EXERCISE DIRECTIONS:
Both end lines count: copy exactly from the line that contains "for corner in" to the line that contains "return low, high", and only those lines.

MATERIAL:
——

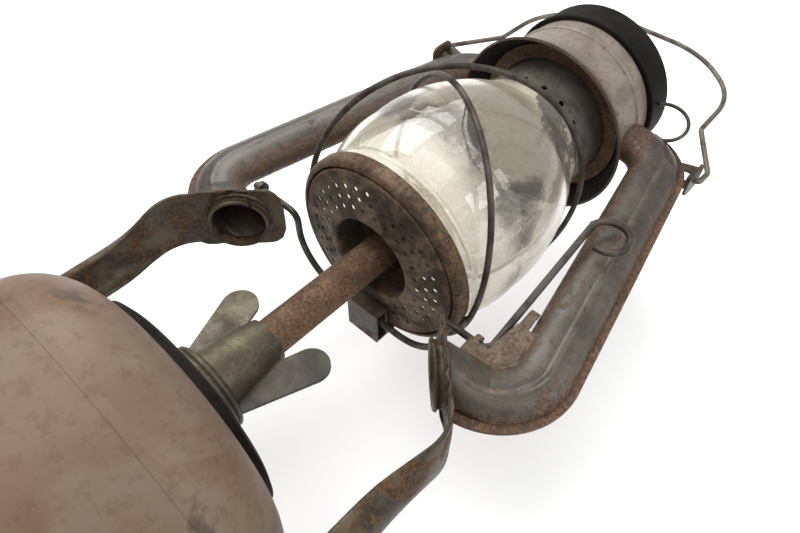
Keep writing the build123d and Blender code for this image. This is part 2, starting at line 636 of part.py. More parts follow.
clip_front_y = crank_throw * cos(radians(crank_swing)) - crank_r - 0.8
clip_back_y = plate_ring_r
clip_half = 9.0
with BuildPart() as hinge_clip:
    with BuildSketch(Plane.YZ.offset(-clip_half)):
        with Locations(((clip_front_y - 1 + clip_back_y + 1) / 2, crank_z)):
            Rectangle(clip_back_y - clip_front_y + 2, 2 * crank_r + 4.0)
            Rectangle(clip_back_y - clip_front_y, 2 * crank_r + 2.0, mode=Mode.SUBTRACT)
        with Locations((clip_back_y + 0.5, (crank_z + ring_top_z) / 2)):
            Rectangle(1.0, ring_top_z - crank_z)
    extrude(amount=2 * clip_half)
    with BuildSketch(Plane.XY.offset(plate_z - 4.0)):
        Circle(plate_ring_r)
    extrude(amount=12.0, mode=Mode.SUBTRACT)
finish(hinge_clip, "hinge_clip")

# ---------------------------------------------------------------- globe-lift lever and its bearings
lever_top_z = crank_z + lever_height
bend_start_x = crank_side + 5.5
loop_x = lever_tip_x + finger_loop_r
loop_z = lever_top_z - 0.2 * finger_loop_r
with BuildPart() as lift_lever:
    with BuildLine(Plane.XY.offset(crank_z)) as crank_path:
        FilletPolyline((crank_left_end, 0), (-crank_side, 0), (-crank_side, crank_throw),
                       (crank_side, crank_throw), (crank_side, 0), (bend_start_x, 0),
                       radius=[5.0, 24.0, 24.0, 5.0])
    with BuildSketch(Plane(origin=(crank_left_end, 0, crank_z), z_dir=(1, 0, 0))):
        Circle(crank_r)
    sweep(path=crank_path.line)
    with BuildLine() as lever_path:
        FilletPolyline((bend_start_x, 0, crank_z), (lever_x, 0, crank_z),
                       (lever_tip_x, lever_tip_y, lever_top_z), radius=4.0)
    with BuildSketch(Plane(origin=(bend_start_x, 0, crank_z), z_dir=(1, 0, 0))):
        Circle(crank_r)
    sweep(path=lever_path.line)
    with Locations((lever_tip_x, lever_tip_y, lever_top_z)):
        Sphere(tip_r)
    with BuildLine(Plane.XZ.offset(-lever_tip_y)) as loop_path:
        CenterArc((loop_x, loop_z), finger_loop_r * 1.02, start_angle=168.7, arc_size=-268)
    with BuildSketch(Plane(origin=loop_path.line @ 0, z_dir=loop_path.line % 0)):
        Circle(crank_r)
    sweep(path=loop_path.line)
finish(lift_lever, "lift_lever")

eyelet_x = -66.0
with BuildPart() as left_eyelet:
    with BuildSketch(Plane.YZ.offset(eyelet_x - 1.2)):
        with Locations((0, crank_z)):
            Circle(crank_r + 0.3 + 1.6)
            Circle(crank_r + 0.3, mode=Mode.SUBTRACT)
    extrude(amount=2.4)
    with BuildSketch(Plane.XY.offset(crank_z - crank_r - 0.8)):
        with Locations((eyelet_x, 0)):
            Circle(1.2)
    extrude(amount=-8.0)
    mirror(tube_outside.part, about=Plane.YZ, mode=Mode.SUBTRACT)
    mirror(mouth_outside.part, about=Plane.YZ, mode=Mode.SUBTRACT)
finish(left_eyelet, "left_eyelet")

bracket_y = -4.8
bracket_sheet = 1.2
eye_x = 59.0                # middle of the eye that carries the wire
eye_width = 2.4
with BuildPart() as lever_bracket:
    with BuildSketch(Plane.XZ.offset(-bracket_y - bracket_sheet / 2)):
        with BuildLine():
            Polyline((lever_x + 2.3, plate_z + 5.0), (75.6, plate_z + 5.2), (79.0, plate_z - 8.0),
                     (74.0, plate_z - 20.0), (eye_x - 1.2, plate_z - 20.0), (eye_x - 1.6, crank_z - 2.4),
                     (lever_x + 1.0, crank_z - 2.4), (lever_x + 2.3, plate_z + 5.0))
        make_face()
    extrude(amount=bracket_sheet)
    with BuildSketch(Plane.YZ.offset(eye_x - eye_width / 2)):
        with Locations((0, crank_z)):
            Circle(crank_r + 0.3 + 1.6)
        with Locations((bracket_y / 2, crank_z - 3.4)):
            Rectangle(-bracket_y, 3.0)
        with Locations((0, crank_z)):
            Circle(crank_r + 0.3, mode=Mode.SUBTRACT)
    extrude(amount=eye_width)
    add(tube_outside.part, mode=Mode.SUBTRACT)
    add(mouth_outside.part, mode=Mode.SUBTRACT)
    add(right_arm.part, mode=Mode.SUBTRACT)
finish(lever_bracket, "lever_bracket")
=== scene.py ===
import math

import bpy
from mathutils import Matrix, Vector, noise


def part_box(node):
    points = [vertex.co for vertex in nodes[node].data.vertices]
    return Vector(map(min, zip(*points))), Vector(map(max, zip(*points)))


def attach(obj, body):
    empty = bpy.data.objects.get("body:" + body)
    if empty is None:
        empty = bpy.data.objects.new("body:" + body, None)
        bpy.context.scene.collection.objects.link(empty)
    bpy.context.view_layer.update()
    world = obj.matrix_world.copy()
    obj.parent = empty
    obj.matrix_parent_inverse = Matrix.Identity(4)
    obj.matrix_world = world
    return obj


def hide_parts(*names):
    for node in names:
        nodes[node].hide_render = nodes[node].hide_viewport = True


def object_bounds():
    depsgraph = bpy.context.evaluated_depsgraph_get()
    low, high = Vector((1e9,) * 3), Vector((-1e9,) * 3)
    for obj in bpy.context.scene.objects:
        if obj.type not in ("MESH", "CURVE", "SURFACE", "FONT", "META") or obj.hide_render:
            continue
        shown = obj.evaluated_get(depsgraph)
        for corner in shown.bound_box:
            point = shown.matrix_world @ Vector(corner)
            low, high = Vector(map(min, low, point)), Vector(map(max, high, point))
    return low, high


# The looks of a weathered railway lantern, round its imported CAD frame.
# Materials, lights and camera are in metres, and added pieces in millimetres.
# +Z is up the lantern, and -Y its front.
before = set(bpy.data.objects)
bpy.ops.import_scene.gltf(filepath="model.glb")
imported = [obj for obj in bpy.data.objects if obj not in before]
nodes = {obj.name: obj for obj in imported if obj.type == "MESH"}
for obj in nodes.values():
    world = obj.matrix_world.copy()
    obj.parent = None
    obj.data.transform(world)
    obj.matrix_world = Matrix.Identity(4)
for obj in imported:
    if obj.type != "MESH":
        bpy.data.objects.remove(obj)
cad_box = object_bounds()
MM = 0.001


# ---------------------------------------------------------------- materials: a small node-building helper
class Surface:
    """A procedural material whose patterns are laid out in the frame's own coordinates."""

    def __init__(self, name):
        self.material = bpy.data.materials.new(name)
        self.material.use_nodes = True
        self.tree = self.material.node_tree
        self.shader = self.tree.nodes["Principled BSDF"]
        self.place = self.tree.nodes.new("ShaderNodeTexCoord").outputs["Object"]
        split = self.tree.nodes.new("ShaderNodeSeparateXYZ")
        self.link(self.place, split.inputs[0])
        self.x, self.y, self.z = split.outputs

    def link(self, a, b):
        self.tree.links.new(a, b)

    def put(self, value, socket):
        """Sets a socket to a number or a colour, or links another node's output to it."""
        if isinstance(value, bpy.types.NodeSocket):
            self.link(value, socket)
        elif isinstance(value, tuple) and len(value) == 3:
            socket.default_value = (*value, 1.0)
        else:
            socket.default_value = value

    def noise(self, size, detail=6.0, rough=0.6, bend=0.0, seed=0.0):
        """Cloudy 0-1 noise whose blotches are about size metres across."""
        move = self.tree.nodes.new("ShaderNodeMapping")
        move.inputs["Location"].default_value = (seed, seed * 1.7, seed * 2.3)
        self.link(self.place, move.inputs[0])
        node = self.tree.nodes.new("ShaderNodeTexNoise")
        node.inputs["Scale"].default_value = 1 / size
        node.inputs["Detail"].default_value = detail
        node.inputs["Roughness"].default_value = rough
        node.inputs["Distortion"].default_value = bend
        self.link(move.outputs[0], node.inputs["Vector"])
        return node.outputs["Fac"]

    def cells(self, size, seed=0.0):
        """Distance to the nearest of many scattered points, about size metres apart."""
        move = self.tree.nodes.new("ShaderNodeMapping")
        move.inputs["Location"].default_value = (seed, seed * 1.3, seed * 0.7)
        self.link(self.place, move.inputs[0])
        node = self.tree.nodes.new("ShaderNodeTexVoronoi")
        node.inputs["Scale"].default_value = 1 / size
        self.link(move.outputs[0], node.inputs["Vector"])
        return node.outputs["Distance"]

    def span(self, value, low, high, out_low=0.0, out_high=1.0):
        """A smooth step of value from low to high."""
        node = self.tree.nodes.new("ShaderNodeMapRange")
        node.interpolation_type = "SMOOTHSTEP"
        node.inputs["From Min"].default_value = low
        node.inputs["From Max"].default_value = high
        node.inputs["To Min"].default_value = out_low
        node.inputs["To Max"].default_value = out_high
        self.put(value, node.inputs["Value"])
        return node.outputs[0]

    def math(self, operation, a, b=0.0, clamp=False):
        node = self.tree.nodes.new("ShaderNodeMath")
        node.operation = operation
        node.use_clamp = clamp
        self.put(a, node.inputs[0])
        self.put(b, node.inputs[1])
        return node.outputs[0]

    def times(self, a, b):
        return self.math("MULTIPLY", a, b)

    def plus(self, a, b):
        return self.math("ADD", a, b)

    def either(self, a, b):
        return self.math("MAXIMUM", a, b)

    def near(self, value, centre, half, soft):
        """1 where value is within half of centre, fading to 0 over soft."""
        away = self.math("ABSOLUTE", self.math("SUBTRACT", value, centre))
        return self.span(away, half + soft, half)

    def radius(self):
        """Distance from the lantern's axis."""
        return self.math("SQRT", self.plus(self.times(self.x, self.x), self.times(self.y, self.y)))

    def mix(self, share, a, b):
        """Colour a where share is 0 and b where it is 1; sockets 6, 7 and 2 are the node's colour ones."""
        node = self.tree.nodes.new("ShaderNodeMix")
        node.data_type = "RGBA"
        self.put(share, node.inputs[0])
        self.put(a, node.inputs[6])
        self.put(b, node.inputs[7])
        return node.outputs[2]

    def finish(self, colour, rough, height, depth=0.4 * MM, strength=0.6, metallic=0.0, specular=0.22):
        """Feeds the shader, with height as a bump depth metres deep, and returns the material."""
        bump = self.tree.nodes.new("ShaderNodeBump")
        bump.inputs["Strength"].default_value = strength
        bump.inputs["Distance"].default_value = depth
        self.link(height, bump.inputs["Height"])
        self.link(bump.outputs[0], self.shader.inputs["Normal"])
        self.put(colour, self.shader.inputs["Base Color"])
        self.put(rough, self.shader.inputs["Roughness"])
        self.put(metallic, self.shader.inputs["Metallic"])
        self.shader.inputs["Specular IOR Level"].default_value = specular
        return self.material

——

REPLY:
        for corner in shown.bound_box:
            point = shown.matrix_world @ Vector(corner)
            low, high = Vector(map(min, low, point)), Vector(map(max, high, point))
    return low, high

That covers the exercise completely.